Using a 3rd party for any portion of your service offering is always risky. Trying to split your business amongst multiple WebRTC vendors nearly impossible at this stage. They’re each so different and the investment in integration remains a work effort.  To some degree, you’ll have to be comfortable with perhaps revisiting this topic more often than you’d like. But the entire reason you did this to begin with was to make your life easier. So how’s your life now?

If communications is a part of your application suite, perhaps you should just bite the bullet and learn how to do this stuff yourself. Master the domain. Own the solution end-to-end. This takes time and money, but at least you’d have the core expertise in-house. However, for many, the relative $$$ spent on a WebRTC service don’t warrant the time to build it yourself, but what are the long term costs?

For WebRTC service vendors, addressing the “what happens if we go bust” is negative selling but is this stopping customers from proceeding, scared that you will indeed go bust or best case get acquired, leaving them in a scramble? How does that chart look in your presentation deck?

Even open source isn’t the answer, nearly everything is built up with layers of technology with most of the value being that you simply got it all to work reliably.

For the moment, it remains risky business, however, if communications will be forever a part of your application, to some degree, your team will need to understand the underpinnings and while risk free is never an option, de-risking your WebRTC powered service element by developing and carefully managing 3rd parties would seem to be the most prudent.

 

Comments 4
  • Nicole
    Posted on

    Nicole Nicole

    Author

    Good points, and I like the fly analogy.

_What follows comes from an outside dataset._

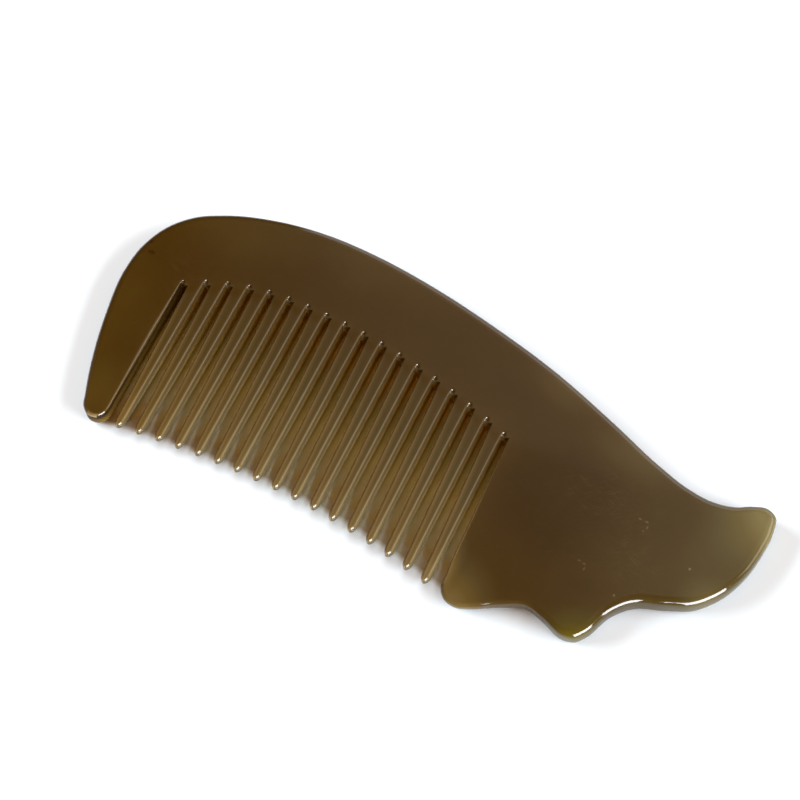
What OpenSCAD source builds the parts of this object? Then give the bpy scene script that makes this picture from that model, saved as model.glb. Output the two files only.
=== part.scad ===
// Horn comb in one piece: a rounded head with a guard tooth at the left, a row of
// sawn teeth, and a body that runs out into a fin and a broad tail at the right.
// It lies on its face. X runs along the comb, the teeth point to -Y, Z is up.

/* [Body] */
// overall length, head to tail
comb_l = 149.7; // [120:0.1:180]
// overall height, back to lowest corner
comb_h = 67.1; // [56:0.1:80]
// thickness of the horn
body_t = 4.8; // [3.6:0.1:6]
// radius of the rounded rim
rim_r = 1.2; // [0.6:0.1:1.3]
// how much thinner the tail end is, on each face
tail_thin = 0.3; // [0:0.05:0.6]

/* [Teeth] */
// number of teeth between the head guard and the body
teeth = 17; // [10:1:22]
// width of a slot at its closed end
slot_w = 1.7; // [1:0.1:2]
// width of a tooth at its tip
tip_w = 2; // [1.6:0.1:2.4]
// thickness of a tooth at its tip
tip_t = 1.9; // [1.4:0.1:3]
// length of the rounded end of a tooth
tip_l = 1.8; // [1.2:0.1:4]
// how much of the teeth's thinning the head guard has
guard_thin = 0.35; // [0:0.05:1]
// radius of the rounded tooth edges
edge_r = 0.45; // [0.2:0.05:0.5]
// length of the pointed run-out past each slot
runout_l = 1.6; // [0.8:0.1:3]
// depth of that run-out
runout_d = 1; // [0.5:0.1:1.4]

/* [Quality] */
// steps along the outline between two of its points
steps = 3; // [2:1:5]
// steps round the rim, from wall to face
rim_steps = 3; // [1:1:4]

/* [Hidden] */
horn = "#5e4a26";

// the outline is drawn at 149.7 x 67.1 mm, from the left end and the lowest corner
kx = comb_l / 149.7;
ky = comb_h / 67.1;

// tooth row
row_a = 13.3 * kx;
row_b = 93.2 * kx;
slots = teeth + 1;
pitch = (row_b - row_a - slot_w) / teeth;
wall_n = 3;
tip_n = 5;

// outline, counterclockwise from the last slot
slot_side = [[93.2, 28], [93.3, 17], [93.5, 6]];
belly = [
    [93.8, 2.4], [95.2, 0.7], [98, 0], [101, 1], [106, 3.7], [111, 5.5], [115, 4.4],
    [120, 2.6], [122.5, 3.1], [124, 4.8], [127, 11], [130, 14.1], [136, 16.4],
    [141, 18.5], [145, 22.5], [148, 28.5], [149.4, 35]
];
tail = [
    [149.7, 40], [149, 43], [147, 44], [144, 43.3], [141, 41.8], [136, 41], [131, 41.7],
    [124, 44], [112, 49.2]
];
back = [[96, 55.6], [80, 60.4], [64, 64.2], [50, 66.4], [38, 67.1], [26, 66.1], [14, 62.8]];
head = [[8, 59.7], [3.5, 55], [0.7, 48.5]];
guard = [[0, 42], [1.5, 30.5], [4.8, 17.5], [6.8, 12], [8, 9.2], [9.8, 7.9]];
guard_side = [[12, 8.2], [12.95, 9.3], [13.3, 11], [13.3, 13], [13.3, 31]];

// height of the arch at x: top at mid, and its drop at the two ends of the row
function arch(x, mid, top, drop_a, drop_b) =
    let (u = min(max(x, row_a), row_b) - mid)
    top - (u < 0 ? drop_a * pow(u / (mid - row_a), 2) : drop_b * pow(u / (row_b - mid), 2));

function root_y(x) = arch(x, 36 * kx, 48.7 * ky, 5.7 * ky, 11.7 * ky);
function tip_y(x) = arch(x, 39.5 * kx, 9.05 * ky, 1.1 * ky, 7.75 * ky);

// left wall of slot s, counted from 1, and the height of its closed end
function slot_x(s) = row_a + (s - 1) * pitch;
function slot_y(s) = root_y(slot_x(s) + slot_w / 2);

// half thickness: full above the slot ends, wedged down to the tooth tips,
// less so at the guard, the wedge fading out past the fin
function unit(u) = min(max(u, 0), 1);
function ease(u) = unit(u) * unit(u) * (3 - 2 * unit(u));
function wedge(x, y) =
    unit((root_y(x) - y) / (root_y(x) - tip_y(x))) * (1 - ease((x / kx - 95) / 37))
    * (x < row_a + slot_w / 2 ? guard_thin : 1);
function half_t(x, y) =
    body_t / 2 - (body_t - tip_t) / 2 * wedge(x, y)
    - tail_thin * pow(unit((x / kx - 130) / 20), 2);

// smooth curve through the points of p, n steps to each span
function slope(p, i) =
    let (a = p[max(i - 1, 0)], b = p[i], c = p[min(i + 1, len(p) - 1)],
         u = norm(b - a), v = norm(c - b))
    u == 0 ? (c - b) / v : v == 0 ? (b - a) / u
    : ((b - a) / u * v + (c - b) / v * u) / (u + v);
function span(p, i, t) =
    let (d = norm(p[i + 1] - p[i]), s = ease(t))
    p[i] * (1 - s) + p[i + 1] * s
    + slope(p, i) * d * t * pow(1 - t, 2) - slope(p, i + 1) * d * t * t * (1 - t);
function curve(p, n) = [
    for (i = [0:len(p) - 2]) for (j = [0:n - 1]) span(p, i, j / n),
    p[len(p) - 1]
];
function sized(p, r) = [for (q = p) [q.x * kx, q.y * ky, r]];

outer = curve(concat(
    [[row_b, slot_y(slots), edge_r]],
    sized(slot_side, edge_r), sized(belly, rim_r), sized(tail, rim_r), sized(back, rim_r),
    sized(head, rim_r), sized(guard, rim_r), sized(guard_side, edge_r),
    [[row_a, slot_y(1), edge_r]]
), steps);
outer_n = len(outer);

// a loop point: wall point, face point, depth of the rounding between them
function rim_point(i) =
    let (d = outer[i + 1] - outer[i - 1], q = outer[i], r = rounding(q),
         side = [-d.y, d.x] / norm([d.x, d.y]))
    [[q.x, q.y], [q.x, q.y] + side * r, r];
function rounding(q) = min(q[2], 0.85 * half_t(q.x, q.y));

// the square end of slot s: its two corners and the run-out between them
function corner(s, side) =
    let (x = slot_x(s) + (side < 0 ? 0 : slot_w), y = slot_y(s))
    [[x, y], [x + side * edge_r, y + edge_r], edge_r];
function runout(s) =
    let (x = slot_x(s) + slot_w / 2, y = slot_y(s))
    [[x, y], [x, y + runout_l], runout_d];

// tooth s: down its left wall, round the tip, up its right wall
function tooth_wall(s, side, f) =
    let (x = slot_x(s) + (pitch + slot_w) / 2, y = slot_y(side < 0 ? s : s + 1),
         w = (pitch - slot_w) * (1 - f) / 2 + tip_w * f / 2,
         p = [x + side * w, y + (tip_y(x) + tip_l - y) * f])
    [p, p - [side * edge_r, 0], edge_r];
function tooth_tip(s, a) =
    let (x = slot_x(s) + (pitch + slot_w) / 2, c = [x, tip_y(x) + tip_l],
         w = tip_w / 2, u = [cos(a), sin(a)])
    [c + [w * u.x, tip_l * u.y], c + [(w - edge_r) * u.x, (tip_l - edge_r) * u.y], edge_r];
function tooth(s) = concat(
    [for (k = [1:wall_n]) tooth_wall(s, -1, k / wall_n)],
    [for (k = [1:tip_n]) tooth_tip(s, 180 + 180 * k / (tip_n + 1))],
    [for (k = [wall_n:-1:1]) tooth_wall(s, 1, k / wall_n)]
);

loop = concat(
    [corner(slots, 1)],
    [for (i = [1:outer_n - 2]) rim_point(i)],
    [for (s = [1:slots]) each concat(
        [corner(s, -1), runout(s)],
        s < slots ? concat([corner(s, 1)], tooth(s)) : []
    )]
);
loop_n = len(loop);

// where things are in the loop
tooth_step = 3 + 2 * wall_n + tip_n;
function left_of(s) = outer_n - 1 + (s - 1) * tooth_step;
function right_of(s) = s < slots ? left_of(s) + 2 : 0;
at_tail = steps * (1 + len(slot_side) + len(belly));
at_back = at_tail + steps * len(tail);
at_crown = at_back + steps * (len(back) - 1);
at_guard = at_back + steps * (len(back) + len(head));
at_tip = at_guard + steps * (len(guard) - 1);

// rings of points from the lower face round the wall to the upper face
ring_a = concat(
    [for (k = [rim_steps:-1:0]) [-1, 90 * k / rim_steps]],
    [for (k = [0:rim_steps]) [1, 90 * k / rim_steps]]
);
function ring(side, a) = [
    for (q = loop)
        let (p = q[0] + (q[1] - q[0]) * (1 - cos(a)), h = half_t(q[0].x, q[0].y))
        [p.x, p.y, body_t / 2 + side * (h - q[2] * (1 - sin(a)))]
];
rings = len(ring_a);

// ridge where the body's face starts to fall away to the belly
ridge = [for (x = [98:7:140]) [x * kx, (37 - (x - 93) * 0.06) * ky]];
function ridge_points(side) =
    [for (q = ridge) [q.x, q.y, body_t / 2 + side * half_t(q.x, q.y)]];

// triangles between two rows of points that run side by side
function strip(a, b, i = 0, j = 0) =
    i == len(a) - 1 && j == len(b) - 1 ? []
    : j == len(b) - 1 || (i < len(a) - 1 && (i + 1) * (len(b) - 1) <= (j + 1) * (len(a) - 1))
    ? concat([[a[i], a[i + 1], b[j]]], strip(a, b, i + 1, j))
    : concat([[a[i], b[j + 1], b[j]]], strip(a, b, i, j + 1));

// the face: teeth, the band above the slots, the body over and under its ridge,
// the head and the guard. Points from loop_n on are the ridge.
ridge_row = concat([0], [for (i = [0:len(ridge) - 1]) loop_n + i]);
tip_mid = wall_n + (tip_n - 1) / 2;
face = concat(
    [for (s = [1:teeth]) each strip(
        [for (j = [0:tip_mid + 1]) right_of(s) + j],
        [for (j = [0:tip_mid]) left_of(s + 1) - j]
    )],
    strip(
        [for (s = [1:slots]) each [left_of(s), left_of(s) + 1, right_of(s)]],
        [for (i = [at_crown:-1:at_back]) i]
    ),
    strip(ridge_row, [for (i = [at_back:-1:at_tail]) i]),
    strip([for (i = [1:at_tail]) i], ridge_row),
    [for (i = [at_crown:at_guard - 1]) [left_of(1), i, i + 1]],
    strip([for (i = [at_guard:at_tip]) i], [for (i = [left_of(1):-1:at_tip + 1]) i])
);

// a face index as a point index, on the lower (0) or upper (1) face
function on_face(i, up) =
    i < loop_n ? i + (up ? (rings - 1) * loop_n : 0)
    : i - loop_n + rings * loop_n + (up ? len(ridge) : 0);

module comb() {
    points = concat(
        [for (r = ring_a) each ring(r[0], r[1])],
        ridge_points(-1),
        ridge_points(1)
    );
    wall = [
        for (k = [0:rings - 2]) for (i = [0:loop_n - 1])
            let (a = k * loop_n + i, b = k * loop_n + (i + 1) % loop_n)
            each [[a, a + loop_n, b + loop_n], [a, b + loop_n, b]]
    ];
    lower = [for (t = face) [for (i = t) on_face(i, false)]];
    upper = [for (t = face) [for (i = [2, 1, 0]) on_face(t[i], true)]];
    color(horn)
        translate([-comb_l / 2, -comb_h / 2, 0])
            polyhedron(points, concat(wall, lower, upper), convexity = 10);
}

comb();
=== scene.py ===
import math
import bpy
from mathutils import Matrix, Vector, geometry, kdtree


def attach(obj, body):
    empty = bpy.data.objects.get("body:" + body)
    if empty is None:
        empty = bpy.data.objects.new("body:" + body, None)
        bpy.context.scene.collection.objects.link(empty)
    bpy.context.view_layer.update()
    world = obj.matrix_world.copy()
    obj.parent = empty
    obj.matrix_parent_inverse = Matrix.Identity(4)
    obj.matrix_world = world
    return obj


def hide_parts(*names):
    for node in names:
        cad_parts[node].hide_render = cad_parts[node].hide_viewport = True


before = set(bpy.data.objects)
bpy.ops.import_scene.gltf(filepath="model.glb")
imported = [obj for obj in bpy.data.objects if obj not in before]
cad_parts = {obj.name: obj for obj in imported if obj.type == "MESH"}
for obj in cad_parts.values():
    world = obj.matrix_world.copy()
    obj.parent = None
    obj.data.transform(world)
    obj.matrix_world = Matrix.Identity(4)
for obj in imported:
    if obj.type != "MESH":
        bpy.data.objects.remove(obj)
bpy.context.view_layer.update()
mm = 0.001
scene = bpy.context.scene


def linearColour(code):
    # "#rrggbb" as a screen shows it, to the linear values that shaders work in
    parts = [int(code[i:i + 2], 16) / 255 for i in (1, 3, 5)]
    return [p / 12.92 if p <= 0.04045 else ((p + 0.055) / 1.055) ** 2.4 for p in parts] + [1.0]


def addNode(tree, kind, inputs=None, **settings):
    # one node: its settings, and for each input a value, or the node or socket that feeds it.
    # Inputs that are left out keep the node's own values, such as 0 to 1 for a range
    node = tree.nodes.new(kind)
    for name, value in settings.items():
        setattr(node, name, value)
    for key, value in (inputs or {}).items():
        if isinstance(value, bpy.types.Node):
            value = value.outputs[0]
        if isinstance(value, bpy.types.NodeSocket):
            tree.links.new(value, node.inputs[key])
        else:
            node.inputs[key].default_value = value
    return node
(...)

Especially agree: If WebRTC is core to your business/application, you should probably learn how to run your own infrastructure.


  • Doron
    Posted on

    Doron Doron

    Author

    Since realistically there is no guarantee for lifelong support from any infrastructure provider, large or small (Google Reader comes to mind, but there are many more examples) and the only thing constant about software is change (whether it’s yours or supplied by a service provider) – it’s now more important than ever to have a backup plan to managed services your solution relies on.

    Case in point – when GoInstant announced cessation of their service, it took PubNub less than a day to offer their customers a painless migration plan: http://www.pubnub.com/blog/pubnub-welcomes-goinstant-developers-migration-tools/


  • Silvia
    Posted on

    Silvia Silvia

    Author

    What you need is an open source library that is provided by a company that is not looking for a quick exit.


  • Travis
    Posted on

    Travis Travis

    Author

    Good post. I think a lot depends on the type of client you’re trying to develop. Webrtc in the browser? Tons of resources. Mobile (native)? Less, but still plentiful. Windows desktop (Winforms, WPF)? Good luck.

    I found the native Jingle to be a mess and worse, not a priority for Google. Becoming an expert and owning the entire stack is great if you have the resources but many teams will go bankrupt while doing so.

    In my case, we went with Frozen Mountain IceLink and have found the product and team there worth the cost.